begin Data excerpts
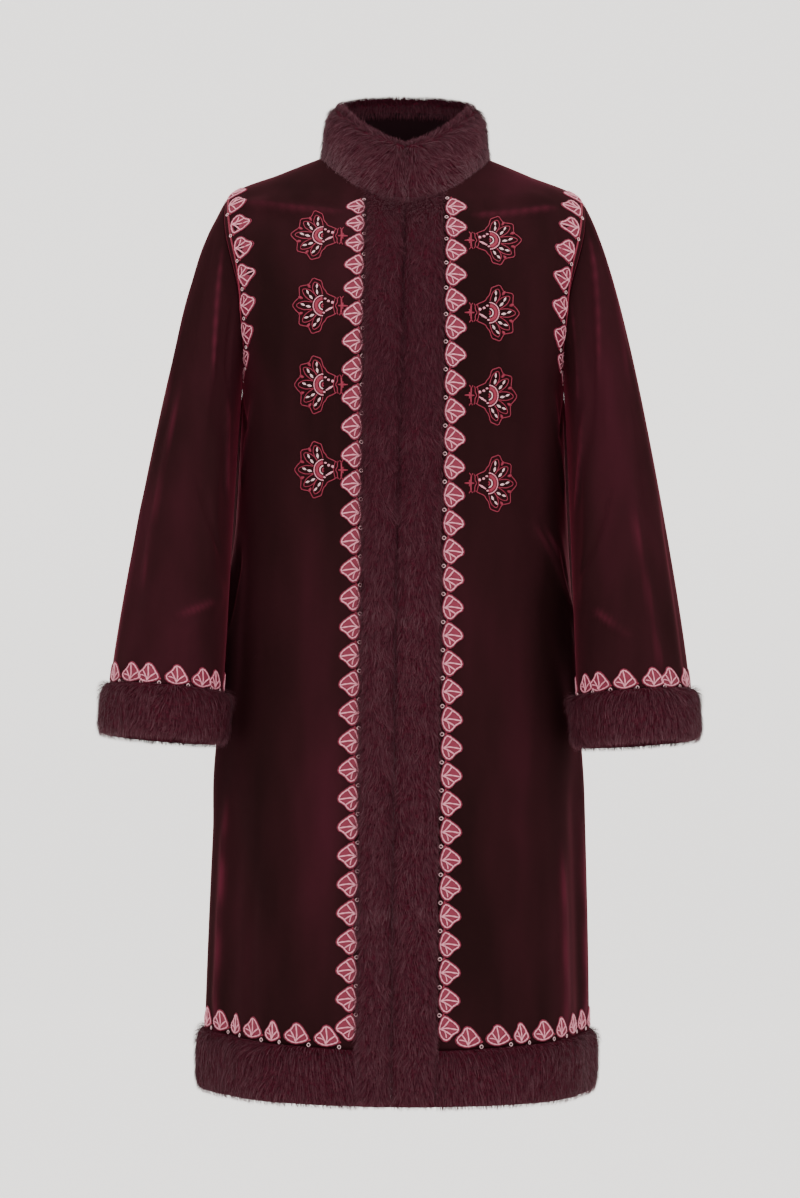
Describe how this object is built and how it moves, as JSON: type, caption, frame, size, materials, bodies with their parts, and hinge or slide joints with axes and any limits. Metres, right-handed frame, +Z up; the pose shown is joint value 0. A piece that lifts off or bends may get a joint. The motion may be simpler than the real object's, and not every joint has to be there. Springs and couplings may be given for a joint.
{
  "type": "fur trimmed embroidered velvet coat",
  "caption": "Long velvet coat standing filled out and empty, with fur collar, front bands, hem and cuffs, embroidered shell edging and chest palmettes.",
  "frame": {"origin": "midway between the two shoulder neck points, where the wearer's shoulders carry the coat", "axes": "+Z up along the coat, +Y towards its back, +X towards the wearer's left; the front faces -Y"},
  "size_m": [0.6936, 0.325, 1.1566],
  "materials": {
    "velvet": "soft cut-pile burgundy velvet with a dark sheen",
    "fur": "short dense burgundy fur"
  },
  "bodies": {
    "root": {"front_left": "velvet", "front_right": "velvet", "back": "velvet", "sleeve_left": "velvet", "sleeve_right": "velvet", "collar": "fur", "front_band_left": "fur", "front_band_right": "fur", "hem_band": "fur", "cuff_left": "fur", "cuff_right": "fur"}
  },
  "joints": []
}
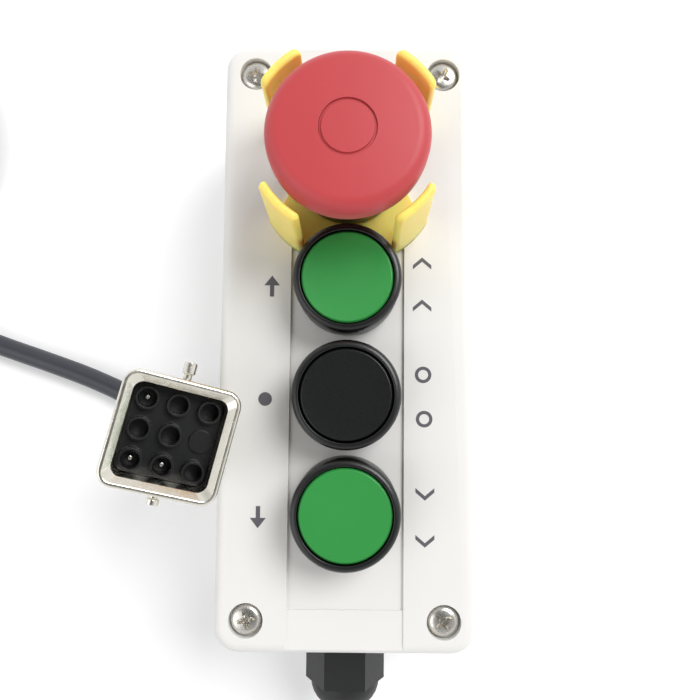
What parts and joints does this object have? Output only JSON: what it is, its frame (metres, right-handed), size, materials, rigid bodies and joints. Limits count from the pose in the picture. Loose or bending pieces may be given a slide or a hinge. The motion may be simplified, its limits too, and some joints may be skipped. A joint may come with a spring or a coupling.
{
  "type": "elevator inspection box",
  "caption": "Hand-held elevator inspection box with push buttons, a guarded mushroom stop button, a cable gland, a coiled lead and a square multi-contact plug.",
  "frame": {"origin": "centre of the box's back face, on the surface that it lies on", "axes": "+X across the box, +Y along it towards the stop button, +Z out of the lid"},
  "size_m": [0.2575, 0.2734, 0.0914],
  "materials": {
    "housing_plastic": "pale grey moulded ABS, satin",
    "black_plastic": "black moulded nylon, satin",
    "green_plastic": "green moulded plastic, satin gloss",
    "red_plastic": "red moulded plastic, satin",
    "yellow_plastic": "yellow moulded plastic, satin gloss",
    "gland_plastic": "black moulded nylon, matt",
    "rubber": "black seal rubber",
    "plated_steel": "nickel-plated steel, bright",
    "plated_zinc": "nickel-plated die-cast zinc, bright",
    "brass": "bright brass",
    "copper": "bare copper alloy",
    "cable_jacket": "dark grey cable jacket, satin",
    "core_insulation": "coloured wire insulation",
    "tie_fabric": "black hook-and-loop strap"
  },
  "bodies": {
    "housing": {"base_housing": "housing_plastic", "lid": "housing_plastic", "lid_gasket": "rubber", "lid_screws": "plated_steel", "screw_inserts": "brass", "stop_guard": "yellow_plastic", "stop_body": "black_plastic", "stop_panel_gasket": "rubber", "stop_ring_nut": "black_plastic", "stop_return_spring": "plated_steel", "stop_contact_block": "black_plastic", "stop_terminals": "brass", "gland_body": "gland_plastic", "gland_lock_nut": "gland_plastic", "gland_seal": "rubber", "gland_dome_nut": "gland_plastic", "cable_inner_end": "cable_jacket", "wire_cores": "core_insulation", "cord_lead": "cable_jacket", "cord_coil": "cable_jacket", "cord_tail": "cable_jacket", "coil_tie": "tie_fabric", "plug_hood": "plated_zinc", "plug_insert": "black_plastic", "plug_contacts": "plated_steel", "plug_locking_pegs": "plated_zinc", "plug_gland_nut": "plated_zinc", "down_bezel": "black_plastic", "down_panel_gasket": "rubber", "down_ring_nut": "black_plastic", "down_return_spring": "plated_steel", "down_contact_block": "black_plastic", "down_terminals": "brass", "common_bezel": "black_plastic", "common_panel_gasket": "rubber", "common_ring_nut": "black_plastic", "common_return_spring": "plated_steel", "common_contact_block": "black_plastic", "common_terminals": "brass", "up_bezel": "black_plastic", "up_panel_gasket": "rubber", "up_ring_nut": "black_plastic", "up_return_spring": "plated_steel", "up_contact_block": "black_plastic", "up_terminals": "brass"},
    "down_button": {"down_cap": "green_plastic", "down_contact_bridge": "copper"},
    "common_button": {"common_cap": "black_plastic", "common_contact_bridge": "copper"},
    "up_button": {"up_cap": "green_plastic", "up_contact_bridge": "copper"},
    "stop_plunger": {"stop_plunger": "black_plastic", "stop_contact_bridge": "copper"},
    "stop_head": {"stop_head": "red_plastic", "stop_head_disc": "red_plastic"}
  },
  "joints": [
    {"name": "down_press", "type": "slide", "parent": "housing", "child": "down_button", "axis": [0, 0, -1], "range_m": [0, 0.004], "stiffness_N_per_m": 500, "springref_m": -0.002, "deforming": ["down_return_spring"]},
    {"name": "common_press", "type": "slide", "parent": "housing", "child": "common_button", "axis": [0, 0, -1], "range_m": [0, 0.004], "stiffness_N_per_m": 500, "springref_m": -0.002, "deforming": ["common_return_spring"]},
    {"name": "up_press", "type": "slide", "parent": "housing", "child": "up_button", "axis": [0, 0, -1], "range_m": [0, 0.004], "stiffness_N_per_m": 500, "springref_m": -0.002, "deforming": ["up_return_spring"]},
    {"name": "stop_press", "type": "slide", "parent": "housing", "child": "stop_plunger", "axis": [0, 0, -1], "range_m": [0, 0.0055], "stiffness_N_per_m": 900, "springref_m": -0.004, "deforming": ["stop_return_spring"]},
    {"name": "stop_release_turn", "type": "hinge", "parent": "stop_plunger", "child": "stop_head", "pos_m": [0, 0.0465, 0.08], "axis": [0, 0, -1], "range_deg": [0, 45], "stiffness_Nm_per_rad": 0.02}
  ]
}
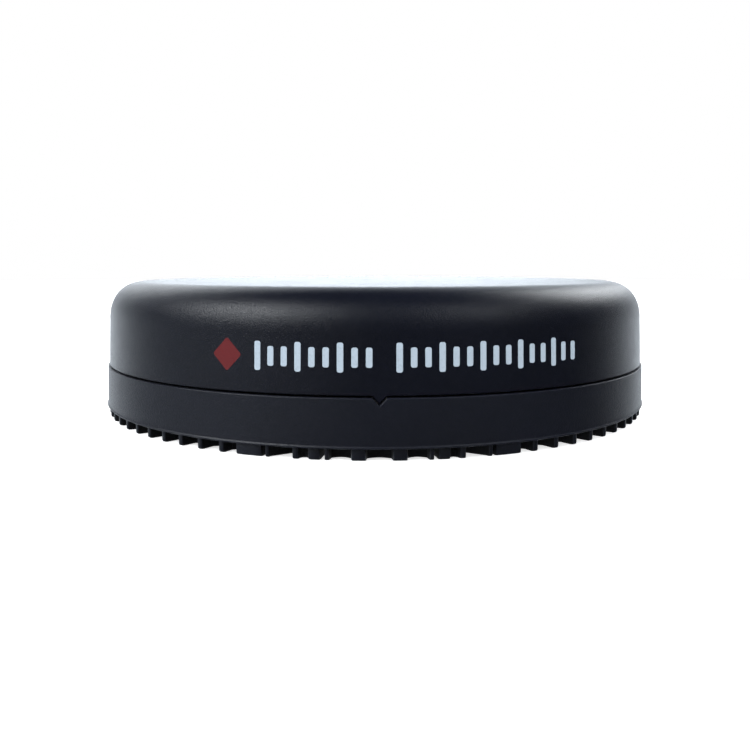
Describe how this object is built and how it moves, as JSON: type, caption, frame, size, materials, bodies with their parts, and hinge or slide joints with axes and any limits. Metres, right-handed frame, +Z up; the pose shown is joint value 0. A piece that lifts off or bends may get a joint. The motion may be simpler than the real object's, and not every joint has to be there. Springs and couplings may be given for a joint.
{
  "type": "putting practice puck",
  "caption": "Low round practice puck: soft-shouldered black cap over a treaded rubber shoe, weighted inside by a steel disc.",
  "frame": {"origin": "under the centre, at the level of the tread tips that the puck stands on", "axes": "+Z up along the puck's axis; the V-shaped key on the cap's rim faces -Y"},
  "size_m": [0.108, 0.108, 0.0254],
  "materials": {
    "cap_plastic": "satin black moulded plastic with a fine spark texture and small printed marks in white and red",
    "shoe_rubber": "matte black moulded rubber, slightly duller than the cap",
    "tray_plastic": "dark grey unpolished moulded plastic",
    "foam": "closed-cell foam, matte, with fine pores",
    "weight_steel": "blanked steel, zinc plated, with a faint turned grain",
    "zinc_steel": "bright zinc plating"
  },
  "bodies": {
    "base": {"rubber_shoe": "shoe_rubber", "base_tray": "tray_plastic", "weight_pad": "foam", "weight_disc": "weight_steel", "screw_1": "zinc_steel", "screw_2": "zinc_steel", "screw_3": "zinc_steel", "screw_4": "zinc_steel", "washer_1": "zinc_steel", "washer_2": "zinc_steel", "washer_3": "zinc_steel", "washer_4": "zinc_steel"},
    "cap": {"top_cap": "cap_plastic", "cap_pad": "foam"}
  },
  "joints": [
    {"name": "cap_lift", "type": "slide", "parent": "base", "child": "cap", "axis": [0, 0, 1], "range_m": [0, 0.03]}
  ]
}
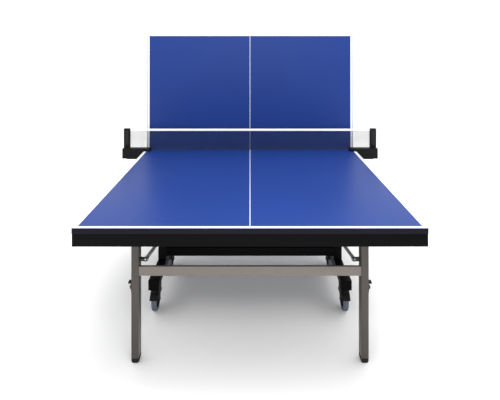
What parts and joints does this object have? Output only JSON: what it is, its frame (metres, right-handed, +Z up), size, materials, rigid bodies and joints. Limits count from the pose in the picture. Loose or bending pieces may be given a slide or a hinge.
end Data excerpts
## Given instruction
Repeat the material in full, exactly as it stands.

## Output for this task
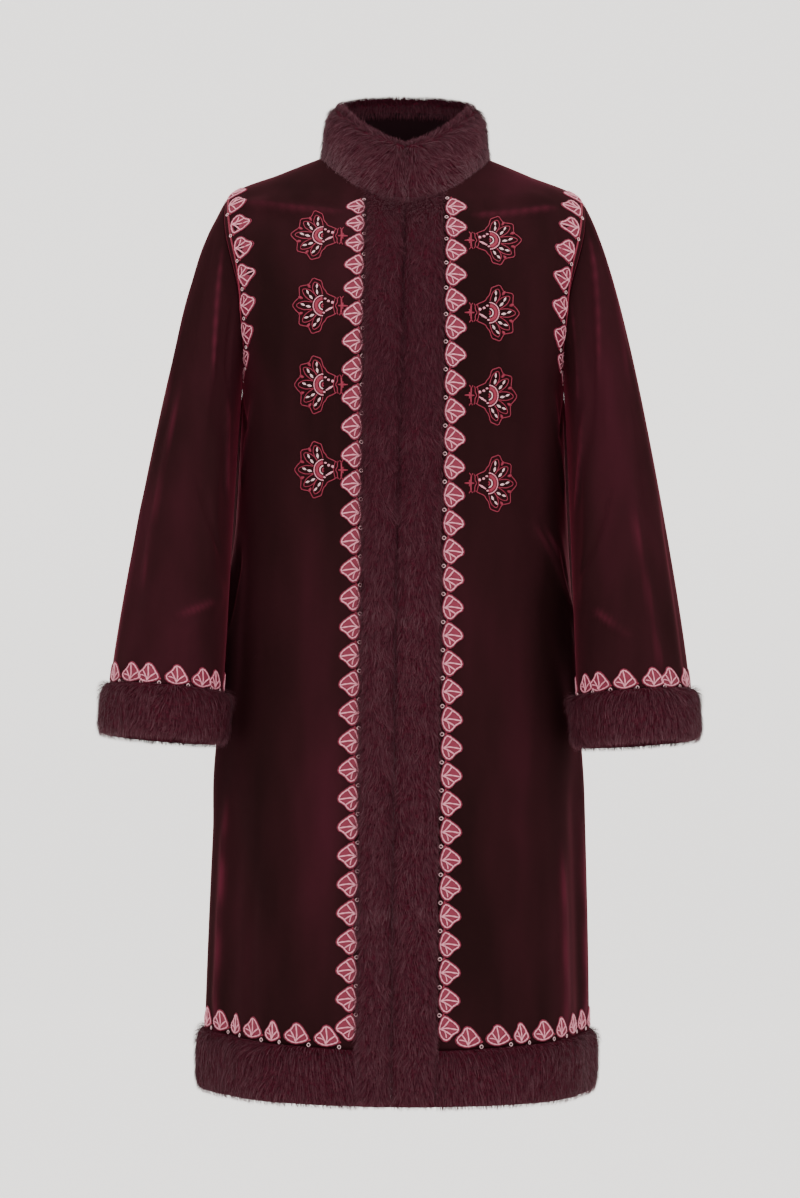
Describe how this object is built and how it moves, as JSON: type, caption, frame, size, materials, bodies with their parts, and hinge or slide joints with axes and any limits. Metres, right-handed frame, +Z up; the pose shown is joint value 0. A piece that lifts off or bends may get a joint. The motion may be simpler than the real object's, and not every joint has to be there. Springs and couplings may be given for a joint.
{
  "type": "fur trimmed embroidered velvet coat",
  "caption": "Long velvet coat standing filled out and empty, with fur collar, front bands, hem and cuffs, embroidered shell edging and chest palmettes.",
  "frame": {"origin": "midway between the two shoulder neck points, where the wearer's shoulders carry the coat", "axes": "+Z up along the coat, +Y towards its back, +X towards the wearer's left; the front faces -Y"},
  "size_m": [0.6936, 0.325, 1.1566],
  "materials": {
    "velvet": "soft cut-pile burgundy velvet with a dark sheen",
    "fur": "short dense burgundy fur"
  },
  "bodies": {
    "root": {"front_left": "velvet", "front_right": "velvet", "back": "velvet", "sleeve_left": "velvet", "sleeve_right": "velvet", "collar": "fur", "front_band_left": "fur", "front_band_right": "fur", "hem_band": "fur", "cuff_left": "fur", "cuff_right": "fur"}
  },
  "joints": []
}
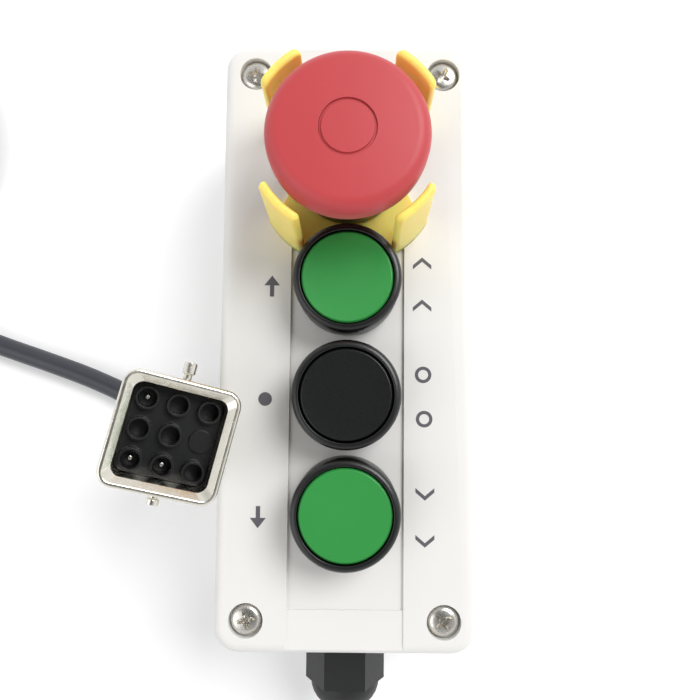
What parts and joints does this object have? Output only JSON: what it is, its frame (metres, right-handed), size, materials, rigid bodies and joints. Limits count from the pose in the picture. Loose or bending pieces may be given a slide or a hinge. The motion may be simplified, its limits too, and some joints may be skipped. A joint may come with a spring or a coupling.
{
  "type": "elevator inspection box",
  "caption": "Hand-held elevator inspection box with push buttons, a guarded mushroom stop button, a cable gland, a coiled lead and a square multi-contact plug.",
  "frame": {"origin": "centre of the box's back face, on the surface that it lies on", "axes": "+X across the box, +Y along it towards the stop button, +Z out of the lid"},
  "size_m": [0.2575, 0.2734, 0.0914],
  "materials": {
    "housing_plastic": "pale grey moulded ABS, satin",
    "black_plastic": "black moulded nylon, satin",
    "green_plastic": "green moulded plastic, satin gloss",
    "red_plastic": "red moulded plastic, satin",
    "yellow_plastic": "yellow moulded plastic, satin gloss",
    "gland_plastic": "black moulded nylon, matt",
    "rubber": "black seal rubber",
    "plated_steel": "nickel-plated steel, bright",
    "plated_zinc": "nickel-plated die-cast zinc, bright",
    "brass": "bright brass",
    "copper": "bare copper alloy",
    "cable_jacket": "dark grey cable jacket, satin",
    "core_insulation": "coloured wire insulation",
    "tie_fabric": "black hook-and-loop strap"
  },
  "bodies": {
    "housing": {"base_housing": "housing_plastic", "lid": "housing_plastic", "lid_gasket": "rubber", "lid_screws": "plated_steel", "screw_inserts": "brass", "stop_guard": "yellow_plastic", "stop_body": "black_plastic", "stop_panel_gasket": "rubber", "stop_ring_nut": "black_plastic", "stop_return_spring": "plated_steel", "stop_contact_block": "black_plastic", "stop_terminals": "brass", "gland_body": "gland_plastic", "gland_lock_nut": "gland_plastic", "gland_seal": "rubber", "gland_dome_nut": "gland_plastic", "cable_inner_end": "cable_jacket", "wire_cores": "core_insulation", "cord_lead": "cable_jacket", "cord_coil": "cable_jacket", "cord_tail": "cable_jacket", "coil_tie": "tie_fabric", "plug_hood": "plated_zinc", "plug_insert": "black_plastic", "plug_contacts": "plated_steel", "plug_locking_pegs": "plated_zinc", "plug_gland_nut": "plated_zinc", "down_bezel": "black_plastic", "down_panel_gasket": "rubber", "down_ring_nut": "black_plastic", "down_return_spring": "plated_steel", "down_contact_block": "black_plastic", "down_terminals": "brass", "common_bezel": "black_plastic", "common_panel_gasket": "rubber", "common_ring_nut": "black_plastic", "common_return_spring": "plated_steel", "common_contact_block": "black_plastic", "common_terminals": "brass", "up_bezel": "black_plastic", "up_panel_gasket": "rubber", "up_ring_nut": "black_plastic", "up_return_spring": "plated_steel", "up_contact_block": "black_plastic", "up_terminals": "brass"},
    "down_button": {"down_cap": "green_plastic", "down_contact_bridge": "copper"},
    "common_button": {"common_cap": "black_plastic", "common_contact_bridge": "copper"},
    "up_button": {"up_cap": "green_plastic", "up_contact_bridge": "copper"},
    "stop_plunger": {"stop_plunger": "black_plastic", "stop_contact_bridge": "copper"},
    "stop_head": {"stop_head": "red_plastic", "stop_head_disc": "red_plastic"}
  },
  "joints": [
    {"name": "down_press", "type": "slide", "parent": "housing", "child": "down_button", "axis": [0, 0, -1], "range_m": [0, 0.004], "stiffness_N_per_m": 500, "springref_m": -0.002, "deforming": ["down_return_spring"]},
    {"name": "common_press", "type": "slide", "parent": "housing", "child": "common_button", "axis": [0, 0, -1], "range_m": [0, 0.004], "stiffness_N_per_m": 500, "springref_m": -0.002, "deforming": ["common_return_spring"]},
    {"name": "up_press", "type": "slide", "parent": "housing", "child": "up_button", "axis": [0, 0, -1], "range_m": [0, 0.004], "stiffness_N_per_m": 500, "springref_m": -0.002, "deforming": ["up_return_spring"]},
    {"name": "stop_press", "type": "slide", "parent": "housing", "child": "stop_plunger", "axis": [0, 0, -1], "range_m": [0, 0.0055], "stiffness_N_per_m": 900, "springref_m": -0.004, "deforming": ["stop_return_spring"]},
    {"name": "stop_release_turn", "type": "hinge", "parent": "stop_plunger", "child": "stop_head", "pos_m": [0, 0.0465, 0.08], "axis": [0, 0, -1], "range_deg": [0, 45], "stiffness_Nm_per_rad": 0.02}
  ]
}
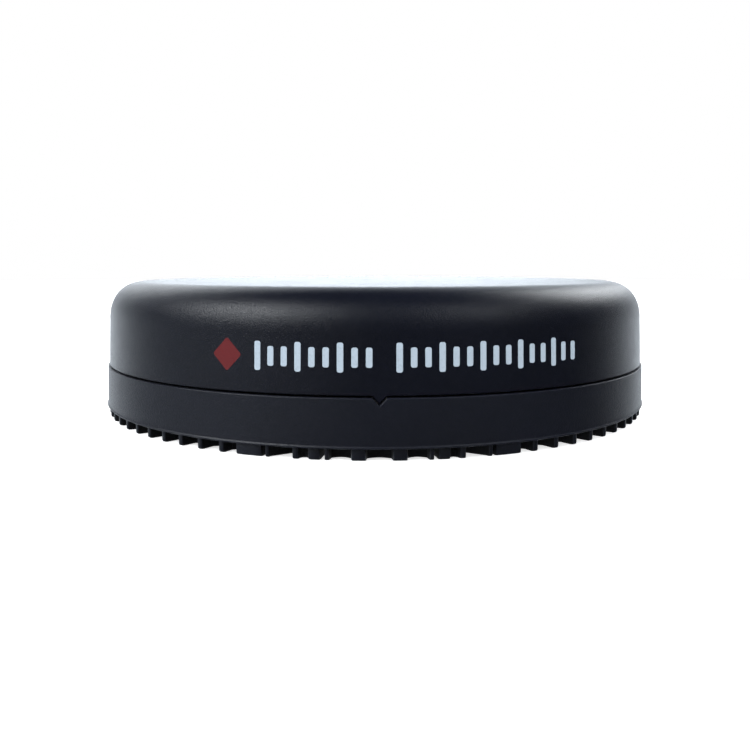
Describe how this object is built and how it moves, as JSON: type, caption, frame, size, materials, bodies with their parts, and hinge or slide joints with axes and any limits. Metres, right-handed frame, +Z up; the pose shown is joint value 0. A piece that lifts off or bends may get a joint. The motion may be simpler than the real object's, and not every joint has to be there. Springs and couplings may be given for a joint.
{
  "type": "putting practice puck",
  "caption": "Low round practice puck: soft-shouldered black cap over a treaded rubber shoe, weighted inside by a steel disc.",
  "frame": {"origin": "under the centre, at the level of the tread tips that the puck stands on", "axes": "+Z up along the puck's axis; the V-shaped key on the cap's rim faces -Y"},
  "size_m": [0.108, 0.108, 0.0254],
  "materials": {
    "cap_plastic": "satin black moulded plastic with a fine spark texture and small printed marks in white and red",
    "shoe_rubber": "matte black moulded rubber, slightly duller than the cap",
    "tray_plastic": "dark grey unpolished moulded plastic",
    "foam": "closed-cell foam, matte, with fine pores",
    "weight_steel": "blanked steel, zinc plated, with a faint turned grain",
    "zinc_steel": "bright zinc plating"
  },
  "bodies": {
    "base": {"rubber_shoe": "shoe_rubber", "base_tray": "tray_plastic", "weight_pad": "foam", "weight_disc": "weight_steel", "screw_1": "zinc_steel", "screw_2": "zinc_steel", "screw_3": "zinc_steel", "screw_4": "zinc_steel", "washer_1": "zinc_steel", "washer_2": "zinc_steel", "washer_3": "zinc_steel", "washer_4": "zinc_steel"},
    "cap": {"top_cap": "cap_plastic", "cap_pad": "foam"}
  },
  "joints": [
    {"name": "cap_lift", "type": "slide", "parent": "base", "child": "cap", "axis": [0, 0, 1], "range_m": [0, 0.03]}
  ]
}
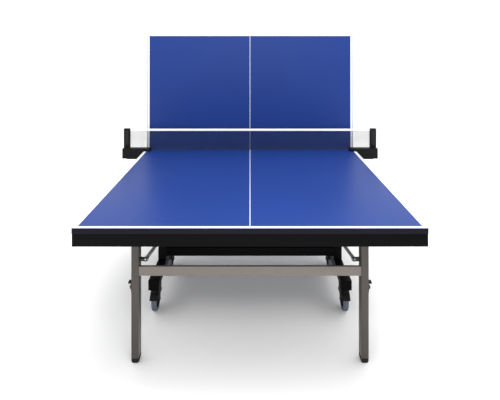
What parts and joints does this object have? Output only JSON: what it is, its frame (metres, right-handed, +Z up), size, materials, rigid bodies and joints. Limits count from the pose in the picture. Loose or bending pieces may be given a slide or a hinge.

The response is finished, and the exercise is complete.